WHAT THE TASK ASKS: Reproduce verbatim the lines up to and including the one with "from mathutils.geometry import", starting from the first.

RAW DATA:
======

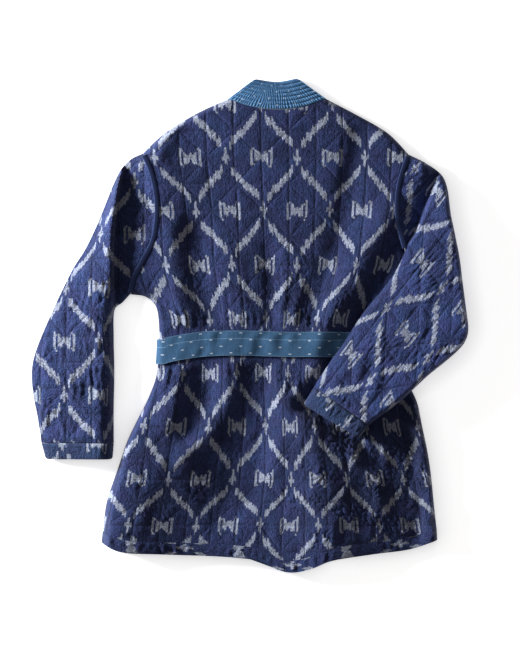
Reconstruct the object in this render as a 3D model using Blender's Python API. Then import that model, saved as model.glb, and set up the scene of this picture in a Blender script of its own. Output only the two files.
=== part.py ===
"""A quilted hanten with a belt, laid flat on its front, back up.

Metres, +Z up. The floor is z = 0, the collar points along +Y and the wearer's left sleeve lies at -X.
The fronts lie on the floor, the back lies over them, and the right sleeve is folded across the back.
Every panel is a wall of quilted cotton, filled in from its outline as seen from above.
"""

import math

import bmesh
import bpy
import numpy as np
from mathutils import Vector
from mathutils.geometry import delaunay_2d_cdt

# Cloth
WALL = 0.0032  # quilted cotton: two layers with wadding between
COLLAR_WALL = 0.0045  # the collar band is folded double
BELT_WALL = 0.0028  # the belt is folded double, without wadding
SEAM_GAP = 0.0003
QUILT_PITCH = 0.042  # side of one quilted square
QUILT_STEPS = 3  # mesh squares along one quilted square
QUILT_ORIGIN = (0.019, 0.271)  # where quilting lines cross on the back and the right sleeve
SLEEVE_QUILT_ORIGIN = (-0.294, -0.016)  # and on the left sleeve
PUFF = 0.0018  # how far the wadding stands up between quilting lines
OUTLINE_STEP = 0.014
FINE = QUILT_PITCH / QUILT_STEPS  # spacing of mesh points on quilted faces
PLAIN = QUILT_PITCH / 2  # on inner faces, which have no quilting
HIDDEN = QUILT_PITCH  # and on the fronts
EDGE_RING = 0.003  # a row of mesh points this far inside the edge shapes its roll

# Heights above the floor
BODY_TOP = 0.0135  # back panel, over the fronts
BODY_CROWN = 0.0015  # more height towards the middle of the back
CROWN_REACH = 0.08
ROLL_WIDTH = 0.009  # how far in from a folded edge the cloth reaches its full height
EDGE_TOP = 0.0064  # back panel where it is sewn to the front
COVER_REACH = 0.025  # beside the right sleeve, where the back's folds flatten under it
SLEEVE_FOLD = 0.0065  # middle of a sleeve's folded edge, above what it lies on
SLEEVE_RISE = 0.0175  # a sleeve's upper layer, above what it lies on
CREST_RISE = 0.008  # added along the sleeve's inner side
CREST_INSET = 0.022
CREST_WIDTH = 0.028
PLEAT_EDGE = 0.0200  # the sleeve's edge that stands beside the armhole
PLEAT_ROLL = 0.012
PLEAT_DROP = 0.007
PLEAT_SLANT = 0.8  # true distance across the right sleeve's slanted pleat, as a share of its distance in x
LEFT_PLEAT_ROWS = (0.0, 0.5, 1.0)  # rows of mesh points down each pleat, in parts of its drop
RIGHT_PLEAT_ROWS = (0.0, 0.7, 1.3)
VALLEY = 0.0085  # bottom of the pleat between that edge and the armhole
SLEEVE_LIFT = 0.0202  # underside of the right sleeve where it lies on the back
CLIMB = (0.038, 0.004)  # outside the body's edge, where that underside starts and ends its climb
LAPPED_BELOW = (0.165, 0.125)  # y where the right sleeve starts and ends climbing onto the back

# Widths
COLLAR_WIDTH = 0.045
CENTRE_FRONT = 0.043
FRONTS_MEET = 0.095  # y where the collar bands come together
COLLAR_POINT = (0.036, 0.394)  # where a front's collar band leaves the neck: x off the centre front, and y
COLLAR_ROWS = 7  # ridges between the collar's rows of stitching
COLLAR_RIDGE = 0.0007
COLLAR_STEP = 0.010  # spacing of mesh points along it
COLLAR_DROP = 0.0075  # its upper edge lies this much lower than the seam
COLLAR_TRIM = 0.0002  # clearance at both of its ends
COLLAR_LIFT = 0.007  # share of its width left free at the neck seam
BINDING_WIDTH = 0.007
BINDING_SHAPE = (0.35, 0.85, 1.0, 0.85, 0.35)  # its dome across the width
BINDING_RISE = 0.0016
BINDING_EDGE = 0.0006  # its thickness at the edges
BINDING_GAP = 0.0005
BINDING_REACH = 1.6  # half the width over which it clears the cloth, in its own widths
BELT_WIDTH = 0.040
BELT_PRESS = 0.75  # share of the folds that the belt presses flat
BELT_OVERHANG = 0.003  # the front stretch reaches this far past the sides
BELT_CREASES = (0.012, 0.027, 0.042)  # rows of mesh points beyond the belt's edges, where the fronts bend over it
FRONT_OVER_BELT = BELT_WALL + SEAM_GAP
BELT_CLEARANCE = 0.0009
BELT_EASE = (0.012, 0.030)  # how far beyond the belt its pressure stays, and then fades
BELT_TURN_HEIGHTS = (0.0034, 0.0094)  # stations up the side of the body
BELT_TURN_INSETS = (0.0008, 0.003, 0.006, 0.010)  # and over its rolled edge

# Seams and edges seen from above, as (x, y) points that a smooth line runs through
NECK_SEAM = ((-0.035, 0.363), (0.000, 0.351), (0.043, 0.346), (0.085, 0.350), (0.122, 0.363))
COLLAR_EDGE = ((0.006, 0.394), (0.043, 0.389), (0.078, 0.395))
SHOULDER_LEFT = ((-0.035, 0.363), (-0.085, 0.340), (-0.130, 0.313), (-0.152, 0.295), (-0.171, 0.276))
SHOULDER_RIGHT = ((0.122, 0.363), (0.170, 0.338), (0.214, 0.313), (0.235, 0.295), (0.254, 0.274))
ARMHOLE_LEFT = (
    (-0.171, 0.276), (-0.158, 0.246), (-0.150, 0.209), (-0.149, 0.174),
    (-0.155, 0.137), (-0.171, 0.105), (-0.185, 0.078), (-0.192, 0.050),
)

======

THE RESPONSE:
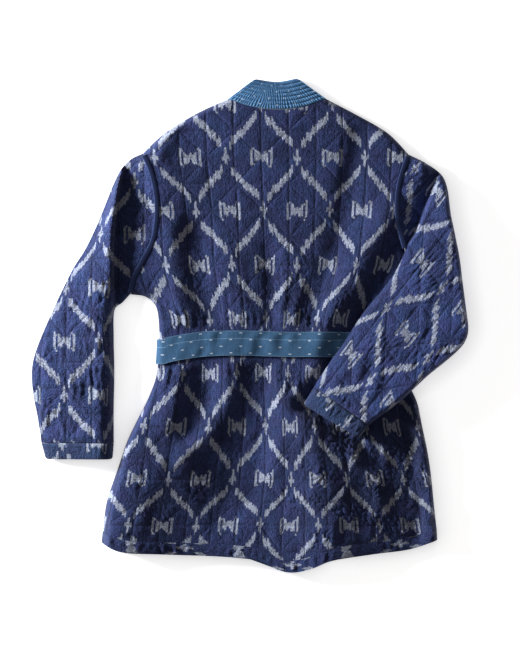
Reconstruct the object in this render as a 3D model using Blender's Python API. Then import that model, saved as model.glb, and set up the scene of this picture in a Blender script of its own. Output only the two files.
=== part.py ===
"""A quilted hanten with a belt, laid flat on its front, back up.

Metres, +Z up. The floor is z = 0, the collar points along +Y and the wearer's left sleeve lies at -X.
The fronts lie on the floor, the back lies over them, and the right sleeve is folded across the back.
Every panel is a wall of quilted cotton, filled in from its outline as seen from above.
"""

import math

import bmesh
import bpy
import numpy as np
from mathutils import Vector
from mathutils.geometry import delaunay_2d_cdt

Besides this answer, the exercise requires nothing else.